Daniel Peterson wrote:
Mister Scratch wrote:"Innocent and straightforward"? I don't think so. We both know that the Church has behaved in very sneaky ways on this issue, and that because of this, Jewish groups have sued. There is nothing "straightforward" or "innocent" about this at all, in my opinion.

That could be discussed, and I would be entirely willing to discuss it with virtually anybody else, virtually anywhere else.

In any event, my reference to your "spin" of something that was reasonably innocent and straightforward had (as I think will be clear to most people but you) nothing whatever to do with the broader issue of Mormon proxy baptisms. It referred specifically to your typically clever and typically malevolent misreading of what I had just said.


Your comments here illustrate pretty plainly one of the reasons why I have no interest in attempting substantive discussion with you.[/quote]

You can go ahead and continue to manufacture lame excuses for why you will not address key arguments and issues. I'll just point out that you posted perhaps 3 dozen times on the MAD board, taunting Yme to deal with your (now pretty much totally discredited) arguments pertaining to LDS academic embarrassment. Hey, I am perfectly willing to take you on! Will you do it? No. Is the real reason that I am, as you put it, "malevolent"? No. The real reason is that you have been checkmated, and a weakness in the Mopologetic position has been uncovered.

Mister Scratch wrote:
I'm merely being realistic. If group A agitates against and criticizes group B, group B's attitude toward group A is likely to become less positive. There's nothing here about a quid-pro-quo or a threat. It's simply an acknowledgment of human nature.

"Agitates against and criticizes"? And you are accusing me of spin? The Jewish groups say, "Hey, look, we'd appreciate it if you'd respect our religious and cultural heritage and not baptize us into the LDS Church." That hardly counts as "agitation and criticism" in my opinion.

True. That meek little sentence wouldn't count as "agitation" and wouldn't count as very rough "criticism." Of course, there have been, as you know, petitions, and angry articles, and calls for lawsuits, and (as you yourself note) actual lawsuits, and etc. You misrepresent the situation by pretending otherwise. And, of course, you do it in a quite illegitimate effort to make me look irrational. [/quote]

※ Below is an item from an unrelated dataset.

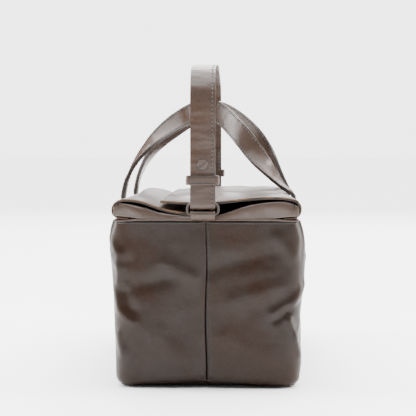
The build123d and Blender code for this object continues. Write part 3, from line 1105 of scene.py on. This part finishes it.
class SATCHEL_OT_shoulder_strap(bpy.types.Operator):
    """One long strap, folded back through the ring at each end"""
    bl_idname = "satchel.shoulder_strap"
    bl_label = "Shoulder Strap"

    def execute(self, context):
        points = strap_points()
        route = Route(points, [(1, 0, 0)] * len(points))
        place, strap = strap_sheet(
            "shoulder_strap_leather", route, STRAP_WIDE, STRAP_THICK / 2, 1.5, 0.15, 0.13, 40)
        finish_sheet(strap, "shoulder_strap", STRAP_THICK, ("strap", "dyed", "strap"),
                     bevel=0.6,
                     replaces=("shoulder_strap",))
        inset = STRAP_WIDE / 2 - 3.0
        stitches("shoulder_strap_stitches", "shoulder_strap", place,
                 [[(inset, 3), (inset, route.length - 3)]], lift=0.05)
        return {"FINISHED"}


class SATCHEL_OT_anchor_loops(bpy.types.Operator):
    """Short loops that hold the rings to the bag's ends"""
    bl_idname = "satchel.anchor_loops"
    bl_label = "Anchor Loops"

    def execute(self, context):
        lower = RING_LOW.z + WIRE / 2
        loop = [(159.4, 170.3), (163.2, 170.4), (167.2, 171.2), (169.8, 173.6), (170.9, 177.0)]
        loop += [(RING_Y + 4.9 * math.cos(a), lower + 3.9 * math.sin(a))
                 for a in (math.radians(15 + 135 * k / 8) for k in range(9))]
        loop += [(160.4, 177.0), (159.0, 174.4)]
        smoothed = [through(loop, k / 3) for k in range(3 * (len(loop) - 1) + 1)]
        for way in (-1, 1):
            points = [(SHIFT, way * y, z) for y, z in smoothed]
            route = Route(points, [(-way, 0, 0)] * len(points))
            place, tab = strap_sheet(f"{end_name(way)}_anchor_loop", route, 24.5, 0.0, 0.9, 0.1, 0.06,
                                     50 + way)
            finish_sheet(tab, None, 1.7, ("strap", "dyed", "under"), bevel=0.35,
                         replaces=(f"{end_name(way)}_anchor_tab",))
            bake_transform(tab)
        return {"FINISHED"}


class SATCHEL_OT_keepers(bpy.types.Operator):
    """Sliding loops that hold the strap's tails down"""
    bl_idname = "satchel.keepers"
    bl_label = "Keepers"

    def execute(self, context):
        for way in (-1, 1):
            name = end_name(way)
            low, high = (Vector(c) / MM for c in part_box(f"{name}_keeper"))
            middle = (low + high) / 2
            wide, deep, tall = high.x - low.x, high.y - low.y, high.z - low.z
            turn = 3.2
            path = rounded_ring(wide, deep, turn)
            marks = [0.0]
            for a, b in zip(path, path[1:]):
                marks.append(marks[-1] + math.dist(a, b))

            def place(u, v, path=path, marks=marks, middle=middle, way=way):
                u = u % marks[-1]
                i = 0
                while marks[i + 1] < u:
                    i += 1
                t = (u - marks[i]) / (marks[i + 1] - marks[i])
                x = path[i][0] + (path[i + 1][0] - path[i][0]) * t
                y = path[i][1] + (path[i + 1][1] - path[i][1]) * t
                puff = 1 + 0.030 * (1 - (2 * v / 9.5) ** 2) + 0.008 * ripple(x + 50, v, 5, 60 + way)
                return middle.x + x * puff, middle.y + y * puff, middle.z + v
            columns = marks[:-1] + [marks[-1] - 1e-7]
            rows = spread(-tall / 2, tall / 2, 1.2, 0.5)
            band = cut_sheet(f"{name}_keeper_band", columns, rows, place)
            finish_sheet(band, f"{name}_keeper", 1.4, ("strap", "dyed", "under"), bevel=0.4,
                         replaces=(f"{name}_keeper",), closed=True)
            face = wide - 2 * turn
            lines = [[(1.0, h), (face - 1.0, h)] for h in (-tall / 2 + 1.8, tall / 2 - 1.8)]
            if way > 0:
                start = marks[-1] / 2
                lines = [[(start + a, h), (start + b, h)] for (a, h), (b, _) in lines]
            stitches(f"{name}_keeper_stitches", f"{name}_keeper", place, lines, lift=0.1, pitch=2.9,
                     length=1.8,
                     thread=0.8, finish="dark_thread")
        return {"FINISHED"}


def rounded_ring(wide, deep, radius):
    """Plan of a band with round corners, counter-clockwise from the start of its -Y face."""
    a, b = wide / 2 - radius, deep / 2 - radius
    ring = [(-a + 2 * a * k / 10, -deep / 2) for k in range(11)]
    for cx, cy, start in ((a, -b, -90), (a, b, 0), (-a, b, 90), (-a, -b, 180)):
        for k in range(1, 8):
            t = math.radians(start + 90 * k / 7)
            ring.append((cx + radius * math.cos(t), cy + radius * math.sin(t)))
        if start == 0:
            ring += [(a - 2 * a * k / 10, deep / 2) for k in range(1, 10)]
    return ring


class SATCHEL_OT_hardware(bpy.types.Operator):
    """Finishes for the rings, studs, snaps and the board"""
    bl_idname = "satchel.hardware"
    bl_label = "Hardware"

    def execute(self, context):
        finishes = {
            "near_ring": "wire", "far_ring": "wire",
            "near_stud_screw": "stud", "far_stud_screw": "stud",
            "near_stud_barrel": "brass", "far_stud_barrel": "brass",
            "front_flap_snap": "steel", "rear_flap_snap": "steel",
            "base_board": "board",
        }
        for node, finish in finishes.items():
            for slot in bpy.data.objects[node].material_slots:
                slot.material = material(finish)
        # a dark disc a little larger than each stud's head, set behind it and a little low: painted shadow of the
        # head and of the gap where the strap's hole is larger than the neck
        for name, way in (("near", -1), ("far", 1)):
            low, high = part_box(f"{name}_stud_screw")
            middle = (low + high) / 2
            face = (low if way < 0 else high).y - way * 0.95 * MM
            bpy.ops.object.select_all(action="DESELECT")
            bpy.ops.mesh.primitive_cylinder_add(
                vertices=40, radius=(high.x - low.x) / 2 + 0.15 * MM, depth=1.2 * MM,
                location=(middle.x, face, middle.z - 0.75 * MM), rotation=(math.pi / 2, 0, 0))
            gap = bpy.context.object
            gap.name = gap.data.name = f"{name}_stud_shadow_disc"
            bpy.ops.object.transform_apply(location=True, rotation=True, scale=True)
            modify(gap, "BEVEL", width=0.3 * MM, segments=2)
            gap.data.materials.append(material("hole_shade"))
            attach(gap, "shoulder_strap")
        return {"FINISHED"}


# ---------------------------------------------------------------- stage
def area_light(name, place, target, size, power, colour=(1, 1, 1)):
    bpy.ops.object.light_add(type="AREA", location=place)
    lamp = bpy.context.object
    lamp.name = lamp.data.name = name
    lamp.data.shape = "RECTANGLE"
    lamp.data.size, lamp.data.size_y = size
    lamp.data.energy = power
    lamp.data.color = colour
    lamp.rotation_euler = (Vector(target) - Vector(place)).to_track_quat("-Z", "Y").to_euler()
    return lamp


class SATCHEL_OT_stage(bpy.types.Operator):
    """Pale floor, soft lights and the camera"""
    bl_idname = "satchel.stage"
    bl_label = "Stage"

    def execute(self, context):
        bpy.ops.object.select_all(action="DESELECT")
        bpy.ops.mesh.primitive_plane_add(size=60, location=(0, 0, -0.0002))
        floor = bpy.context.object
        floor.name = "floor"
        s = Shader("pale_floor")
        mottle = s.cloud(s.place(), 2.0, 2.0)
        floor.data.materials.append(s.finish(
            Base_Color=s.mix(mottle, (0.93, 0.93, 0.93), (0.97, 0.97, 0.97)), Roughness=0.9))
        world = context.scene.world or bpy.data.worlds.new("studio")
        context.scene.world = world
        world.use_nodes = True
        background = world.node_tree.nodes["Background"]
        background.inputs["Color"].default_value = (1, 1, 1, 1)
        seen = world.node_tree.nodes.new("ShaderNodeLightPath")
        strength = world.node_tree.nodes.new("ShaderNodeMapRange")
        strength.inputs["To Min"].default_value = 0.22
        strength.inputs["To Max"].default_value = 4.1
        world.node_tree.links.new(seen.outputs["Is Camera Ray"], strength.inputs["Value"])
        world.node_tree.links.new(strength.outputs["Result"], background.inputs["Strength"])
        bpy.ops.object.light_add(type="SUN", location=(0, 0.6, 2), rotation=(math.radians(-14),
                                                                             math.radians(4), 0))
        sky = bpy.context.object
        sky.name = sky.data.name = "top_light"
        sky.data.energy = 13.0
        sky.data.angle = math.radians(80)
        area_light("left_light", (-1.2, 0.0, 0.6), (0, 0, 0.12), (0.3, 1.2), 45)
        area_light("right_light", (1.3, 0.0, 0.6), (0, 0, 0.12), (0.3, 1.2), 45)
        area_light("back_light", (0.1, 2.2, 1.5), (0, 0, 0.19), (2.4, 1.0), 90)
        camera = bpy.data.objects.new("camera", bpy.data.cameras.new("camera"))
        context.scene.collection.objects.link(camera)
        camera.location = (0.034, -1.210, 0.241)
        camera.rotation_euler = (math.radians(90 - 3.16), 0, math.radians(1.745))
        camera.data.angle = math.radians(22.4)
        context.scene.camera = camera
        return {"FINISHED"}


OPERATORS = (
    SATCHEL_OT_body_panels, SATCHEL_OT_base, SATCHEL_OT_lining, SATCHEL_OT_end_seams, SATCHEL_OT_end_facings,
    SATCHEL_OT_flaps, SATCHEL_OT_handles, SATCHEL_OT_handle_tabs, SATCHEL_OT_shoulder_strap,
    SATCHEL_OT_anchor_loops, SATCHEL_OT_keepers, SATCHEL_OT_hardware, SATCHEL_OT_stage,
)


class SATCHEL_PT_panel(bpy.types.Panel):
    """The satchel's pieces, one button each"""
    bl_idname = "SATCHEL_PT_panel"
    bl_label = "Leather Satchel"
    bl_space_type = "VIEW_3D"
    bl_region_type = "UI"
    bl_category = "Satchel"

    def draw(self, context):
        column = self.layout.column()
        for group in (context.scene.satchel_sizes, context.scene.satchel_colours):
            for name in group.__annotations__:
                column.prop(group, name)
        for operator in OPERATORS:
            column.operator(operator.bl_idname)


CLASSES = (SatchelSizes, SatchelColours) + OPERATORS + (SATCHEL_PT_panel,)


def register():
    for kind in CLASSES:
        bpy.utils.register_class(kind)
    bpy.types.Scene.satchel_sizes = bpy.props.PointerProperty(type=SatchelSizes)
    bpy.types.Scene.satchel_colours = bpy.props.PointerProperty(type=SatchelColours)


def unregister():
    del bpy.types.Scene.satchel_colours
    del bpy.types.Scene.satchel_sizes
    for kind in reversed(CLASSES):
        bpy.utils.unregister_class(kind)


def main():
    register()
    bpy.ops.satchel.body_panels()
    bpy.ops.satchel.base()
    bpy.ops.satchel.lining()
    bpy.ops.satchel.end_seams()
    bpy.ops.satchel.end_facings()
    bpy.ops.satchel.flaps()
    bpy.ops.satchel.handles()
    bpy.ops.satchel.handle_tabs()
    bpy.ops.satchel.shoulder_strap()
    bpy.ops.satchel.anchor_loops()
    bpy.ops.satchel.keepers()
    bpy.ops.satchel.hardware()
    bpy.ops.satchel.stage()


if __name__ == "__main__":
    main()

Come again? What is it, pray tell, that I'm "misrepresenting" here? Are you saying that Jewish groups "agitated" from the get go? Or did they request that the LDS proxy baptisms come to and end, only to be given the run-around? Are you really saying that Jewish groups had no right to feel offended in this instance?

Malevolent mendacity. The pattern never varies. The leopard doesn't change its spots.

Mister Scratch wrote:And there very much was a "quid-pro-quo" sort of negotiation going on. You didn't say, "Hey, LDS sympathize with Jews. We like Jews. Can't we all just be friends?" You said, "Jews have few friends in the world, including LDS, so don't alienate us." This was clearly a threat, albeit a fairly mild one.

It was a friendly warning that the attitudes of some LDS, if they come to regard Jews as critics of their faith, could become less positive. That's not a threat. Being malicious, you want to portray me as malicious, too.


It was a mild threat. You were saying, in essence, that LDS friendship was contingent upon Jewish acquiescence to proxy baptisms. I.e., "Do what we say or we'll 'become less positive.'"

Anyways, I'd much prefer to discuss "LDS academic embarrassment," and the failure of LDS scholars to present their most controversial theories to the wider academic community. I have to keep bringing this up, since I enjoy popping balloons. Pop!